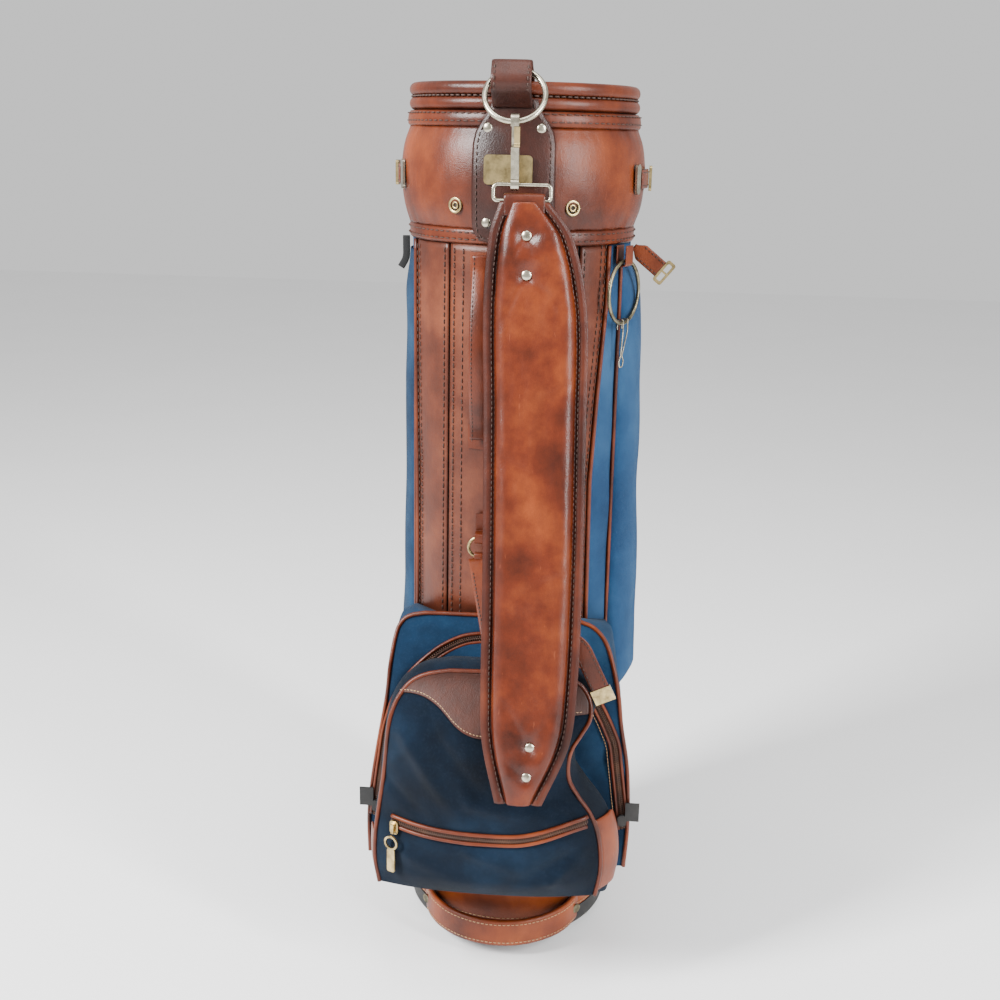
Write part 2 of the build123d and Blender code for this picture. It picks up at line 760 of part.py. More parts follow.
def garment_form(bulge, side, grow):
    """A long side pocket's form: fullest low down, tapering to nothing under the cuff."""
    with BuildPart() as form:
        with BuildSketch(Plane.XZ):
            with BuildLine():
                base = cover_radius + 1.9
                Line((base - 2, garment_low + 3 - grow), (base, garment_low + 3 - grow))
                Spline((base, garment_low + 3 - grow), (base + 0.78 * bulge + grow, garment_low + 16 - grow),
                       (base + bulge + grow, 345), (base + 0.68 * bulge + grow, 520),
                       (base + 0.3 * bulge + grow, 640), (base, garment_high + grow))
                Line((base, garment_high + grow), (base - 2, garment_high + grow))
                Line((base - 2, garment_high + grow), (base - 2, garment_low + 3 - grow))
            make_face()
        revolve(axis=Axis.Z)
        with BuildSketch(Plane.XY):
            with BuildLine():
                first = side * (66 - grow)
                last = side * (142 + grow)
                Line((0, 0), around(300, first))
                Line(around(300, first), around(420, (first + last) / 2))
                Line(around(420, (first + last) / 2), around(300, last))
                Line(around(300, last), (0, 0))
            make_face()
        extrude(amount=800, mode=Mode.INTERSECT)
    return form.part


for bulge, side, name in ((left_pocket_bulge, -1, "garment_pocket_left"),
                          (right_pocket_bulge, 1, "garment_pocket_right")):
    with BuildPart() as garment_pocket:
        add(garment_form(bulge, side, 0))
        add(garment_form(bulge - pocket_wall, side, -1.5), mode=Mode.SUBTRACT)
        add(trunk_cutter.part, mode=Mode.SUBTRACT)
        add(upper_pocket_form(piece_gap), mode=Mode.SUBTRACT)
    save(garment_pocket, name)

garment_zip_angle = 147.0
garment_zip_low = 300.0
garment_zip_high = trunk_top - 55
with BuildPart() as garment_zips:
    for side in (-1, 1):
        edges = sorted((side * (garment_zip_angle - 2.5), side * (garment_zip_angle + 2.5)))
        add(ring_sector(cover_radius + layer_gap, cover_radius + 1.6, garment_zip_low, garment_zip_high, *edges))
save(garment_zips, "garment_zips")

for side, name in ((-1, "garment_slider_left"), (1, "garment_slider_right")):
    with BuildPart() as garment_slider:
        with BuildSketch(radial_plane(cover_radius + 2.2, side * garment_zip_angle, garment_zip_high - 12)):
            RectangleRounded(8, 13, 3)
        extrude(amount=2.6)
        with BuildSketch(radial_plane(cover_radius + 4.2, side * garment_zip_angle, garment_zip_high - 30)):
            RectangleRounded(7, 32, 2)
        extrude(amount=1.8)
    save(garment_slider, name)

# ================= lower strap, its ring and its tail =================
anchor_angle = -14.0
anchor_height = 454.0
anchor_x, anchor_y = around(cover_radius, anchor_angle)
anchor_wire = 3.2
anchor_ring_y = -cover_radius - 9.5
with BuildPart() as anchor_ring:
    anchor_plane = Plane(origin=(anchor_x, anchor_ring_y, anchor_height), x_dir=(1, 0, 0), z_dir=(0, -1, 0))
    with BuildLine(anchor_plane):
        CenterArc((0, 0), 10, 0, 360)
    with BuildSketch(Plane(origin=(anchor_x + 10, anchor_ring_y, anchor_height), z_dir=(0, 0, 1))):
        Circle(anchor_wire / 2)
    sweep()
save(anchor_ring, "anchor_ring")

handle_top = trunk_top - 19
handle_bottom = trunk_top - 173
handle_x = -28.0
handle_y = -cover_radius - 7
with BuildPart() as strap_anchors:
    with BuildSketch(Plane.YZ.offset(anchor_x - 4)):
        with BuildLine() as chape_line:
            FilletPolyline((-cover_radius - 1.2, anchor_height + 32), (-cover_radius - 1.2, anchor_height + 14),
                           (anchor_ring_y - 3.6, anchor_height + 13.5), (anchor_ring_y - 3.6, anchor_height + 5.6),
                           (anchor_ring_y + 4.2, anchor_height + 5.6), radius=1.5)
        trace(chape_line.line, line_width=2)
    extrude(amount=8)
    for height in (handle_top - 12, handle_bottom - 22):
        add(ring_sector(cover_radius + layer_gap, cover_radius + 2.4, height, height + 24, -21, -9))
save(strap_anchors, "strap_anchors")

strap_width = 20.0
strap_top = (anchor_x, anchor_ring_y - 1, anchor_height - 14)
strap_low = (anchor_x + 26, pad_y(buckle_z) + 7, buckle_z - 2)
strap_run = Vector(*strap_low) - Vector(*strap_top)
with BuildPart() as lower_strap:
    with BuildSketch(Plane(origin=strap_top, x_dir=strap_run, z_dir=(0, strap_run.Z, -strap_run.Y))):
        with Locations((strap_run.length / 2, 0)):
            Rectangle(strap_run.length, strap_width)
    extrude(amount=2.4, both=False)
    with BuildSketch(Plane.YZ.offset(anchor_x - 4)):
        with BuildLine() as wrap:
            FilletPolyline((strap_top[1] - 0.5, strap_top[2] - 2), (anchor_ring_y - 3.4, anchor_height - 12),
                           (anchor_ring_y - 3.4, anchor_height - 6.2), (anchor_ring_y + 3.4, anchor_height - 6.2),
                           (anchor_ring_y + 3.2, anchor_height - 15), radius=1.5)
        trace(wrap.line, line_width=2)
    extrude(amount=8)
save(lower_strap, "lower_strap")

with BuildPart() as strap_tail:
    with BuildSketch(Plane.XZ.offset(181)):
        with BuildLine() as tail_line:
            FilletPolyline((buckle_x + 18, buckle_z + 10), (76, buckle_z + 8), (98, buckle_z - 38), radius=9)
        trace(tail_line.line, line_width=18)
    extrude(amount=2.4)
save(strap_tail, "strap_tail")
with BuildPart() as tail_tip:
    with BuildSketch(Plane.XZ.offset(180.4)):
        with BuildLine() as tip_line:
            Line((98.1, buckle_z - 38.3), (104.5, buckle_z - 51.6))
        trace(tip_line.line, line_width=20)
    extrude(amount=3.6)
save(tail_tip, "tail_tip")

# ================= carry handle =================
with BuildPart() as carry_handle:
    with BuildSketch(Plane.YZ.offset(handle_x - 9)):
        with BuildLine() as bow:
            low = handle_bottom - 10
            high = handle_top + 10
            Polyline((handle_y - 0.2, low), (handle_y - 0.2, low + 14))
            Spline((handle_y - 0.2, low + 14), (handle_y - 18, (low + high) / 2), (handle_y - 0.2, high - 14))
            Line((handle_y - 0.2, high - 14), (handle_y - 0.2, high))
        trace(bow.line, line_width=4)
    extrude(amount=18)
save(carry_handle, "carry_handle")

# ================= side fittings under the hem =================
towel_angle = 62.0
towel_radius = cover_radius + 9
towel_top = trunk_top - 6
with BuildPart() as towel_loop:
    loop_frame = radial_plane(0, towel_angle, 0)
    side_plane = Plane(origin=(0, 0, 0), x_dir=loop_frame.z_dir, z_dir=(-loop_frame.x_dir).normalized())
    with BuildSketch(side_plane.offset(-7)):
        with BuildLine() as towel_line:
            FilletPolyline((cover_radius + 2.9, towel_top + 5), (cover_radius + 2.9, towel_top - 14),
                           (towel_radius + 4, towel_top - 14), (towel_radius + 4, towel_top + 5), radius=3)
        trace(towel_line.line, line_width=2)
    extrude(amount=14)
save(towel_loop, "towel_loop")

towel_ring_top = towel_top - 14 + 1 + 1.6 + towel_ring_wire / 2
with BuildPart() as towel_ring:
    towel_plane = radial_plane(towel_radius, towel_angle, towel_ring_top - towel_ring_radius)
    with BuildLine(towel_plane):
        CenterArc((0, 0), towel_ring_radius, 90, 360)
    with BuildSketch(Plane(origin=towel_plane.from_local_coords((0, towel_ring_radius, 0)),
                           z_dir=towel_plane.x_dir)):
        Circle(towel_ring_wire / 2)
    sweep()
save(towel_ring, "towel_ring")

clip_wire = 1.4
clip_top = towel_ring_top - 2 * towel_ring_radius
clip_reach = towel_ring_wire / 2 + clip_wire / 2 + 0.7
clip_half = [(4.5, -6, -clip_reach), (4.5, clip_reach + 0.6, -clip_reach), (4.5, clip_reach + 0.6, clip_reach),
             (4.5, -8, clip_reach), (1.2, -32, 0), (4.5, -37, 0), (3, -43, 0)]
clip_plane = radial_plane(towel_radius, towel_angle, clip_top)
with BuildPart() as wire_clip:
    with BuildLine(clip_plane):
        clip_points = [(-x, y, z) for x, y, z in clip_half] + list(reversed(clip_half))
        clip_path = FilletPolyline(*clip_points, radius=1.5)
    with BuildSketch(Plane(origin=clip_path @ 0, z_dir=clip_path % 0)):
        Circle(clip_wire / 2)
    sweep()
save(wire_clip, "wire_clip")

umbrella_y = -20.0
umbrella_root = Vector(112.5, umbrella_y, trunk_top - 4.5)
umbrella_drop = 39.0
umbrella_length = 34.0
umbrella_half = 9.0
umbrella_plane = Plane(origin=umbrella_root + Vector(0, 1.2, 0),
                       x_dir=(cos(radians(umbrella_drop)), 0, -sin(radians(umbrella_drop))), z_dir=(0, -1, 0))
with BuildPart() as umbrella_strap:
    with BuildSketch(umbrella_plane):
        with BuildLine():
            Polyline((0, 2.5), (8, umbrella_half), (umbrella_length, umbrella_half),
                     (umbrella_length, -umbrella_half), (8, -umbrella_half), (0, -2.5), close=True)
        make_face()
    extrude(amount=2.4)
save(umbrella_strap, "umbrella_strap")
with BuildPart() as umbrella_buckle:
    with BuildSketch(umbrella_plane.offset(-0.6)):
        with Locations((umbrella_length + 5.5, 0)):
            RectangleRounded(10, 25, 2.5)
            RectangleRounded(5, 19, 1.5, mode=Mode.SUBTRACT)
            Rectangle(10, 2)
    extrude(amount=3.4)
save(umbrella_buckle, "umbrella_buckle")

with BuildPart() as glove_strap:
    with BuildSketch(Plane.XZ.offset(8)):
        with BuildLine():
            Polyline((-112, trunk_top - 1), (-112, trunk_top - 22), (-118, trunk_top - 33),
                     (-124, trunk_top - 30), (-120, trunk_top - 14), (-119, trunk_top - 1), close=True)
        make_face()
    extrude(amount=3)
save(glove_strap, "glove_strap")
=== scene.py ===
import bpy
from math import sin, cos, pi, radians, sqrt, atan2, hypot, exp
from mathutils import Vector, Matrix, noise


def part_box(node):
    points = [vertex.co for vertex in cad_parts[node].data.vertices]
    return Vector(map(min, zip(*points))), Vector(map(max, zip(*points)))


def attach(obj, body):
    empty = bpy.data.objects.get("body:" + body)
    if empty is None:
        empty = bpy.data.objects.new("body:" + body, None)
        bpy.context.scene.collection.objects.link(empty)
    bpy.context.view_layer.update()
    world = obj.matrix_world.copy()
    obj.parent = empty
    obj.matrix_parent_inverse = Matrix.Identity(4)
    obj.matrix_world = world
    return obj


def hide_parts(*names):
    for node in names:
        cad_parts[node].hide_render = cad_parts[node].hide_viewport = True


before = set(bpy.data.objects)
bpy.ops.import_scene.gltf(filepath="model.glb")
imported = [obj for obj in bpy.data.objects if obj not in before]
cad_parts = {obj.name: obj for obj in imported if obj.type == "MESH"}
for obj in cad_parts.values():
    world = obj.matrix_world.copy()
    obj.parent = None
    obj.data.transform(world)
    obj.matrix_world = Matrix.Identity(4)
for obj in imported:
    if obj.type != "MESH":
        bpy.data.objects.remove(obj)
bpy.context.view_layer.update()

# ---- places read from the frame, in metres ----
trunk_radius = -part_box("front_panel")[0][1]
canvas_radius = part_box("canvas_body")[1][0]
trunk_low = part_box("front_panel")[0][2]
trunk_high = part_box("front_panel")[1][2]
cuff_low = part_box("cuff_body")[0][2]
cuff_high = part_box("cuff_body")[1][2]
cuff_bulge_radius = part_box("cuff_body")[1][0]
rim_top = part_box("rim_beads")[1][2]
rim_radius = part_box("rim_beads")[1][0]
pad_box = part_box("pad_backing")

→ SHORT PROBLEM
Nothing beyond the lines starting at the line containing "RectangleRounded(5, 19, 1.5, mode=Mode.SUBTRACT)" and ending at the line containing "obj.matrix_parent_inverse = Matrix.Identity(4)" is to be reproduced; reproduce those lines exactly, both ends included.

→ CORRECT ANSWER
            RectangleRounded(5, 19, 1.5, mode=Mode.SUBTRACT)
            Rectangle(10, 2)
    extrude(amount=3.4)
save(umbrella_buckle, "umbrella_buckle")

with BuildPart() as glove_strap:
    with BuildSketch(Plane.XZ.offset(8)):
        with BuildLine():
            Polyline((-112, trunk_top - 1), (-112, trunk_top - 22), (-118, trunk_top - 33),
                     (-124, trunk_top - 30), (-120, trunk_top - 14), (-119, trunk_top - 1), close=True)
        make_face()
    extrude(amount=3)
save(glove_strap, "glove_strap")
=== scene.py ===
import bpy
from math import sin, cos, pi, radians, sqrt, atan2, hypot, exp
from mathutils import Vector, Matrix, noise


def part_box(node):
    points = [vertex.co for vertex in cad_parts[node].data.vertices]
    return Vector(map(min, zip(*points))), Vector(map(max, zip(*points)))


def attach(obj, body):
    empty = bpy.data.objects.get("body:" + body)
    if empty is None:
        empty = bpy.data.objects.new("body:" + body, None)
        bpy.context.scene.collection.objects.link(empty)
    bpy.context.view_layer.update()
    world = obj.matrix_world.copy()
    obj.parent = empty
    obj.matrix_parent_inverse = Matrix.Identity(4)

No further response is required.